The left shape on the right reminds me of a bird… The black shape on the left is more abstract, but boy is there tension! And what are those shapes? Where do they come from? Were they added in post? In any event, it is all very interesting!

I think I can make out a wall in the background and a floor with some pieces of peeled off paint, giving a sense of an abandoned, decrepit place - the sort of place that requires an “eye” to photograph.

The emotional impact may be a bit disturbing with the tension between the shapes and “colour duality” and with the underlying sense of a not-so-nice place, but for me the design element is very enjoyable and prevails over the emotional uneasiness that the image may convey.

My only thought, which is nothing but personal opinion and taste, is that the image could be made stronger by eliminating the context of a wall altogether and turning it into a purer abstract composition. But then we’d lose the dimension of time, which is also of interest…


I first read Vasarely as Vasari, author of “The Lives of the Most Excellent Painters, Sculptors, and Architects.” Not a big difference - only 400 years or so.

What the view shows is two window panes cropped in camera. The windows are of translucent, not transparent glass that have been heavily painted white. The paint has separated from the window in places, drooped, cracked, blistered, and chipped. The building had probably 3/8 inch (~8 mm?) of dust on the floor and all horizontal surfaces. The dark specs on the peeling paint is a combination of the dust and bits of tire rubber from the manufacturing process. The dark mass is paint peeling back toward the camera.

I have always enjoyed his image, it ties me to people like Minor White, Edward Steichen and Paul Strand.

I will keep the base. It was never seen as an abstract by me, but rather an image showing and questioning the “thing” itself.

Since design and photographic history - as things to study if you want to be a photographer - almost completely disappeared with the advent of the smart phone and internet I didn’t expect too many offering feedback. I am glad you enjoyed it.

1 Like

Urban ruins is not a style of photography that I am familiar with. I found your explanation very enlightening and I totally get why you do not wish to take the image into a more pronounced abstract direction. Thank you for expanding my horizon!

I must say, coming back, and with the additional information, I like your image even more and I think you totally succeed in your stated aim:

“In those days, as now, I looked for accidental designs - natural or man made - that might provide images that asked questions of the viewer and the image maker.”

Accidental design - yes!

Questions of the viewer and the image maker - yes, and yes!

I was prompted to look up the building and was fascinated to discover its Assyrian-inspired architectural style and its history from this LA Times article:
Development to Give Life to Uniroyal Tombstone : Construction: The freeway Goliath, a former tire plant, is being resurrected as a $120-million complex. It will include office buildings and a hotel. - Los Angeles Times (latimes.com)
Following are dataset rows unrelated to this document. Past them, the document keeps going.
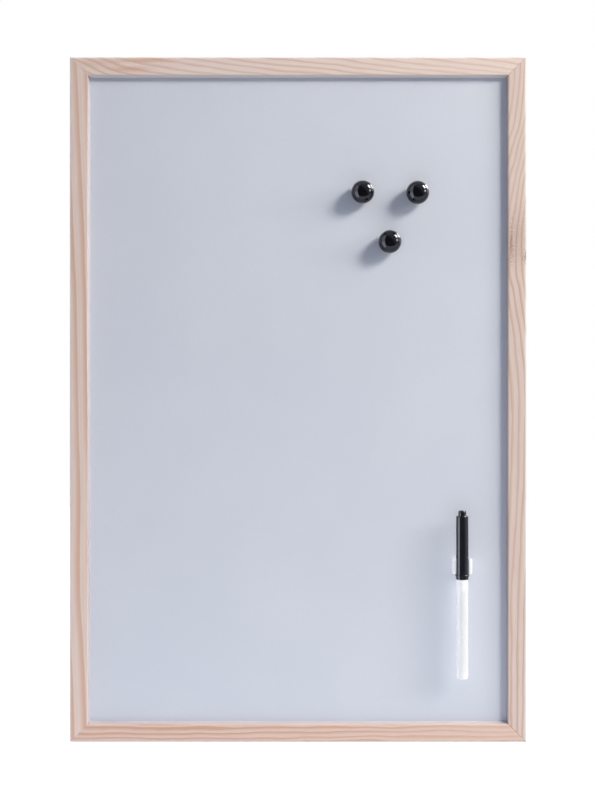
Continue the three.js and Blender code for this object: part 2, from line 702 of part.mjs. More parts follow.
// The collar that closes the barrel, carries the cap on its seat and holds the nib in its nose.
function penSection() {
  const bore = NIB_RADIUS + NIB_CLEARANCE;
  const spigotLow = BARREL_TOP - SECTION_SPIGOT_LENGTH;
  const beadMiddle = SEAT_LOW + SECTION_SEAT_LENGTH / 2;
  const beadHalf = SECTION_BEAD_LENGTH / 2;
  const coneRadius = SECTION_SEAT_RADIUS - PEN_EDGE;
  return turnedAboutZ([
    at(bore, spigotLow),
    at(SPIGOT_RADIUS - PEN_EDGE, spigotLow),
    at(SPIGOT_RADIUS, spigotLow + PEN_EDGE),
    at(SPIGOT_RADIUS, BARREL_TOP),
    at(BARREL_RADIUS, BARREL_TOP),
    at(BARREL_RADIUS, SEAT_LOW - PEN_EDGE),
    at(BARREL_RADIUS - PEN_EDGE, SEAT_LOW),
    at(SECTION_SEAT_RADIUS, SEAT_LOW),
    at(SECTION_SEAT_RADIUS, beadMiddle - beadHalf),
    at(SECTION_SEAT_RADIUS + SECTION_BEAD, beadMiddle),
    at(SECTION_SEAT_RADIUS, beadMiddle + beadHalf),
    at(SECTION_SEAT_RADIUS, SEAT_TOP - PEN_EDGE),
    at(coneRadius, SEAT_TOP),
    at(SECTION_NOSE_RADIUS, NOSE_LOW),
    at(SECTION_NOSE_RADIUS, NOSE_TOP - PEN_EDGE),
    at(SECTION_NOSE_RADIUS - PEN_EDGE, NOSE_TOP),
    at(bore, NOSE_TOP),
    at(bore, spigotLow),
  ]);
}

function penNib() {
  const low = RESERVOIR_TOP - NIB_SINK;
  const tip = NOSE_TOP + NIB_OUT;
  return turnedAboutZ([
    at(0, low),
    at(NIB_RADIUS, low),
    ...roundPoints(0, tip - NIB_RADIUS, NIB_RADIUS, 0, Math.PI / 2, ROUND_STEPS).slice(0, -1),
    at(0, tip),
  ]);
}

// The cap: a drafted tube with a flange above its mouth and a nub on its closed end.
function penCap() {
  const mouth = SEAT_LOW + CAP_SEAT_GAP;
  const flangeLow = mouth + CAP_SKIRT;
  const flangeTop = flangeLow + CAP_FLANGE_HEIGHT;
  const shoulder = mouth + CAP_LENGTH;
  const nubTop = shoulder + NUB_HEIGHT;
  const flangeEdge = (CAP_FLANGE_RADIUS - CAP_MOUTH_RADIUS) / 2;
  const mouthBore = CAP_MOUTH_RADIUS - CAP_WALL;
  const topBore = CAP_TOP_RADIUS - CAP_WALL;
  const boreEnd = shoulder - CAP_CROWN;
  return turnedAboutZ([
    at(mouthBore, mouth),
    at(CAP_MOUTH_RADIUS - PEN_EDGE, mouth),
    at(CAP_MOUTH_RADIUS, mouth + PEN_EDGE),
    at(CAP_MOUTH_RADIUS, flangeLow),
    at(CAP_FLANGE_RADIUS - flangeEdge, flangeLow),
    at(CAP_FLANGE_RADIUS, flangeLow + flangeEdge),
    at(CAP_FLANGE_RADIUS, flangeTop - flangeEdge),
    at(CAP_FLANGE_RADIUS - flangeEdge, flangeTop),
    at(CAP_MOUTH_RADIUS, flangeTop),
    ...roundPoints(
      CAP_TOP_RADIUS - CAP_SHOULDER_ROUND, shoulder - CAP_SHOULDER_ROUND, CAP_SHOULDER_ROUND, 0, Math.PI / 2,
    ),
    at(NUB_RADIUS, shoulder),
    ...roundPoints(NUB_RADIUS - NUB_ROUND, nubTop - NUB_ROUND, NUB_ROUND, 0, Math.PI / 2, ROUND_STEPS),
    at(0, nubTop),
    at(0, boreEnd),
    at(topBore - CAP_WALL, boreEnd),
    at(topBore, boreEnd - CAP_WALL),
    at(mouthBore, mouth),
  ]);
}

function pen() {
  const flangeTop = SEAT_LOW + CAP_SEAT_GAP + CAP_SKIRT + CAP_FLANGE_HEIGHT;
  const clipBottom = CLIP_Z - CLIP_HEIGHT / 2;
  const group = new THREE.Group();
  group.position.set(CLIP_X, SHEET_FRONT_Y - PEN_STANDOFF, clipBottom - FLANGE_GAP - flangeTop);
  group.add(piece('pen_barrel', penBarrel(), 'whitePlastic'));
  group.add(piece('pen_end_plug', penEndPlug(), 'whitePlastic'));
  group.add(piece('pen_reservoir', penReservoir(), 'fibre'));
  group.add(piece('pen_section', penSection(), 'whitePlastic'));
  group.add(piece('pen_nib', penNib(), 'inkedFelt'));
  group.add(piece('pen_cap', penCap(), 'blackPlastic'));
  return group;
}

// Whole board

const board = new THREE.Group();
board.add(...SIDES.map(railWithPoints));
board.add(...CORNERS.map(vNailPair));
board.add(panel('writing_sheet', SHEET_FRONT_Y, SHEET_BACK_Y, SHEET_CORNER, 'enamel'));
board.add(panel('backing_board', SHEET_BACK_Y, BACKING_BACK_Y, 0, 'hardboard'));
board.add(hanger('left', -1), hanger('right', 1));
board.add(...BALL_PLACE_SHARES.map(ballMagnet));
board.add(penClip(), pen());

export default board;
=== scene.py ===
"""Looks of the magnetic memo board: pine rails, enamelled sheet, ball magnets, pen and clip.

Metres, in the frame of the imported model: X to the right, Y towards the wall and Z up, with the
origin in the middle of the top rail's back. Profiles and outlines are in millimetres.
"""
import json
import math
from collections import namedtuple

import bmesh
import bpy
from mathutils import Matrix, Vector, noise

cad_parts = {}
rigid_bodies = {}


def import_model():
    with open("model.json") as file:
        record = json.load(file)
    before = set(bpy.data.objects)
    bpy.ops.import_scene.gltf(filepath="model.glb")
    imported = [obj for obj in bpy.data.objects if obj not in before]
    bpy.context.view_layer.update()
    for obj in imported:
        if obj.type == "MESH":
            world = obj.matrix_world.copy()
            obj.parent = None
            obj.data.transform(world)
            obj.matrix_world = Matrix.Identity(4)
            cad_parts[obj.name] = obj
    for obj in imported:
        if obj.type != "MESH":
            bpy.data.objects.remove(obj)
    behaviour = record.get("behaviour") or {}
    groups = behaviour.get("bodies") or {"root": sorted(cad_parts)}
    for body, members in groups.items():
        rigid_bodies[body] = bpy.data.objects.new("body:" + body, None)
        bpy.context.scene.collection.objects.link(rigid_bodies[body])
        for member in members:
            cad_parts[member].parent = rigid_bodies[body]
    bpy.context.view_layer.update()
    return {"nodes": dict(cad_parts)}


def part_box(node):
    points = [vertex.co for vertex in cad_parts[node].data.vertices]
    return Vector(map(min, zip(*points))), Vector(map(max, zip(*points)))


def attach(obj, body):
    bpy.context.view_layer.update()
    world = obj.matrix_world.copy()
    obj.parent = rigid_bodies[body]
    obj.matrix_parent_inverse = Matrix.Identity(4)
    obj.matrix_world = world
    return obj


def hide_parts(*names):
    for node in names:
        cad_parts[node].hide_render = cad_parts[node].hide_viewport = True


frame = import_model()

MM = 0.001

# Board, in millimetres
rail_low, rail_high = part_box("frame_left")
sheet_low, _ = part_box("writing_sheet")
BOARD_WIDTH = 400
BOARD_HEIGHT = 600
RAIL_FACE = 16            # front of a rail, without the slope of its lip
RAIL_DEPTH = -rail_low.y / MM
LIP_SLOPE = (rail_high.x - rail_low.x) / MM - RAIL_FACE
REBATE_WIDTH = 4.5
OUTER_ROUND = 2
INNER_ROUND = 0.35
BACK_ROUND = 0.8
SIDE_POINTS = (-1.6, -3.2, -5, -7, -9)       # Y of the section's points on the outer side
FACE_POINTS = (5.5, 7.5, 9.5, 11.5, 13.5)    # how far inward those on the front lie
REBATE_MIDDLE = -3        # Y of a point halfway down the rebate
MITRE_GAPS = {"top_left": 0.06, "top_right": 0.13, "bottom_left": 0.06, "bottom_right": 0.2}
STATION_STEP = 5          # between two sections of a rail
PLANING_WAVE = 0.06       # how far the planed faces wander from flat
SLOT_PLAY = 0.1           # round the nails, points and screws
CUTTER_REACH = 1          # of a cutter past the rail's back
NAIL_THICKNESS = 0.6
SCREW_HOLE_RADIUS = 1.5
SCREW_HOLE_SIDES = 24

BOARD_MIDDLE_Z = RAIL_FACE / 2 - BOARD_HEIGHT / 2
SHEET_FRONT = sheet_low.y / MM

SEGMENTS = 72             # of a turned piece
WIRE_SIDES = 14
SHARP_ANGLE = math.radians(32)
MAGNETS = (1, 2, 3)
HANDS = ("left", "right")

# Camera, in metres, with the lens in millimetres
CAMERA_PLACE = Vector((-0.0005, -1.0105, -0.2924))
CAMERA_LENS = 51.27

# Area lights, in metres and watts. One with a long axis is a rectangle, and the others are discs.
Light = namedtuple("Light", "place size power colour target long_axis", defaults=(None,))
BOARD_PLACE = (0, 0, BOARD_MIDDLE_Z * MM)
BALLS_PLACE = (0.078, -0.0165, -0.12)
WHITE = (1, 1, 1)
KEY_COLOUR = (1, 0.965, 0.855)
CARD_COLOUR = (1, 1.03, 1.32)
LIGHTS = {
    "key": Light((1.71, -1.377, 1.1), 0.66, 44.8, KEY_COLOUR, BOARD_PLACE),
    "soft_key": Light((1.92, -0.96, 1), 0.9, 22.4, KEY_COLOUR, BOARD_PLACE),
    "bounce": Light((-0.05, -0.28, -0.72), (1.1, 0.5), 1.15, (1, 1.02, 1.08), (0, 0, -0.2), (1, 0, 0)),
    "window": Light((1.575, -0.204, 1.22), (0.78, 0.62), 68, WHITE, BALLS_PLACE, (-0.636, 0.079, 0.768)),
    "sheet_window": Light((1.327, -1.212, 0.887), (0.6, 0.85), 400, WHITE, BALLS_PLACE,
                          (-0.435, 0.236, 0.869)),
    "lamp": Light((1.981, -0.559, 0.235), 0.5, 13, (1, 0.97, 0.96), BALLS_PLACE),
    "side_fill": Light((-1.9, -0.25, 0.3), 1.2, 7.5, (1, 1.02, 1.06), BOARD_PLACE),
    "pen_fill": Light((-1.4, -1.1, -0.1), 1, 11, (1, 1, 1.03), BOARD_PLACE),
    "low_card": Light((-2.4, -0.84, -1.7), (1.85, 3), 48, CARD_COLOUR, (-1.4, -0.84, -1.7), (0, 1, 0)),
    "high_card": Light((-2.4, -0.84, 1.3), (1.85, 3), 19, CARD_COLOUR, (-1.4, -0.84, 1.3), (0, 1, 0)),
}
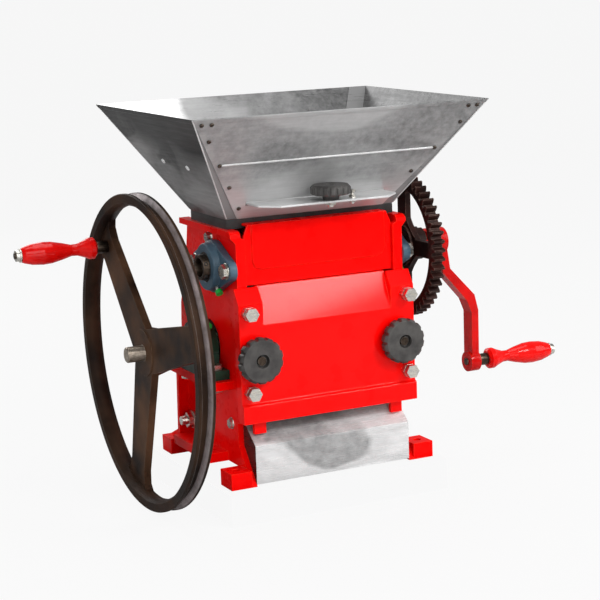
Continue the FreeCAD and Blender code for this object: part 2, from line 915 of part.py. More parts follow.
def breast_plate():
    """The curved plate that the drum squeezes cherries against, with a lug at each adjusting screw."""
    inner = mm("drum_r") + mm("breast_gap")
    outer = inner + mm("breast_t")
    length = mm("breast_len")
    middle = 180.0
    low, high = middle - mm("breast_up"), middle + mm("breast_down")
    axis = FreeCAD.Vector(0, 0, mm("shaft_z"))

    def on_arc(radius, degrees):
        angle = math.radians(degrees)
        return axis + FreeCAD.Vector(0, radius * math.cos(angle), radius * math.sin(angle))

    edges = [
        Part.Arc(on_arc(outer, low), on_arc(outer, middle), on_arc(outer, high)).toShape(),
        Part.LineSegment(on_arc(outer, high), on_arc(inner, high)).toShape(),
        Part.Arc(on_arc(inner, high), on_arc(inner, middle), on_arc(inner, low)).toShape(),
        Part.LineSegment(on_arc(inner, low), on_arc(outer, low)).toShape(),
    ]
    face = Part.Face(Part.Wire(edges))
    plate = face.extrude(FreeCAD.Vector(length, 0, 0))
    plate.translate(FreeCAD.Vector(-length / 2, 0, 0))
    for side in (-1, 1):
        seat_at = FreeCAD.Vector(side * (length / 2 - mm("seat_r") - 1), -outer - 2, mm("hand_z"))
        seat = Part.makeCylinder(mm("seat_r"), mm("breast_t") / 2 + 2, seat_at, FreeCAD.Vector(0, 1, 0))
        plate = plate.fuse(seat)
    plate = plate.removeSplitter()
    piece = doc.addObject("Part::Feature", "breast_plate")
    piece.Shape = plate
    screw = rod(
        "adjusting_screw_left",
        "screw_r",
        "cover_front + hand_gap + 14 - (drum_r + breast_gap + breast_t + 2)",
        ("-hand_x", "-cover_front - hand_gap - 14", "hand_z"),
        "Y",
    )
    return [piece, screw, mirror("adjusting_screw_right", screw)]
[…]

All around your image is both aesthetically and intellectually extremely stimulating, and a real treat!

On another note, I’d never heard of Giorgio Vasari before. Super interesting!

As for your last sentence… let’s just add that quantity is the opposite of quality, which is really quite the nightmare! Just terrifying, frankly :scream:

Thank you for the link to the article. I knew the background history of the building but didn’t know of the latest plans. I looked at the date on the article (1990) and decided to look at it on Google Earths Street View. 34° 0’19.18"N 118° 9’12.53"W

If you are not familiar with how to see the street level view let me know.

Here is a view of the main entrance in the mid 1970’s, “Selling Out the Assyrians, Uniroyal Building, Commerce, CA.”

BTW, beautiful website. Free diver and a camera! The classic racing ships were a plus.

1 Like

Thanks for the coordinates. It is nice to see the revamped building; looks great from the front. I must admit, I have a special liking for those Assyrian human-headed winged lions. Just love the style! So funny to read in the article that these were chosen to represent biblical Israel, only in late 1920’s Assyria and Israel were pretty much lumped in the same bag. Anyway, great style…! And the palm trees are certainly in their place!

The picture you posted is awesome. The lamassu seems to be intent on holding back the tide… there is great opposition and resistance in this image… that arrow is a key element… What an interesting project! Do you have any more images? (btw it seems that you were photographing when I was just crawling out of my cradle. I’m a total newbie compared to you :slight_smile: )

Thanks for taking the time to check my work. I appreciate it… those classic yachts are the only things I’d consider putting on the waves :wink:

Thanks for the new word, I did not know what they were called.

The yachts are fascinating from the standpoint of having worked in a boatyard just prior to art school and having spent too much time body surfing. I also read Richard Dana, “Two Years Before the Mast.” and Herman Melville’s, “Billy Budd,” and of course, “Moby Dick,” and about the whaler Essex among others.


1 Like

@Guy_Manning I didn’t know myself until your post prompted me to do some reading :sweat_smile:

Ah I would never have guessed… but, certainly, one can never spend too much time body surfing?..!

Thank you for the book references. “Moby Dick” is the only one I’ve read , a true masterpiece :blue_heart:, and I shall keep the others in mind. Great stuff, thanks!

Wow! What an interesting image. I especially like that white crack in the middle of the image. I would say that’s the center of focus for me. What’s my initial reaction? You’re going to laugh but I see a face in profile. A noble face.

For the life of me a face is the last thing I see. Can you outline it?

It’s the face of a barn owl.

Got it. The bird profile. I mis-understood your comment.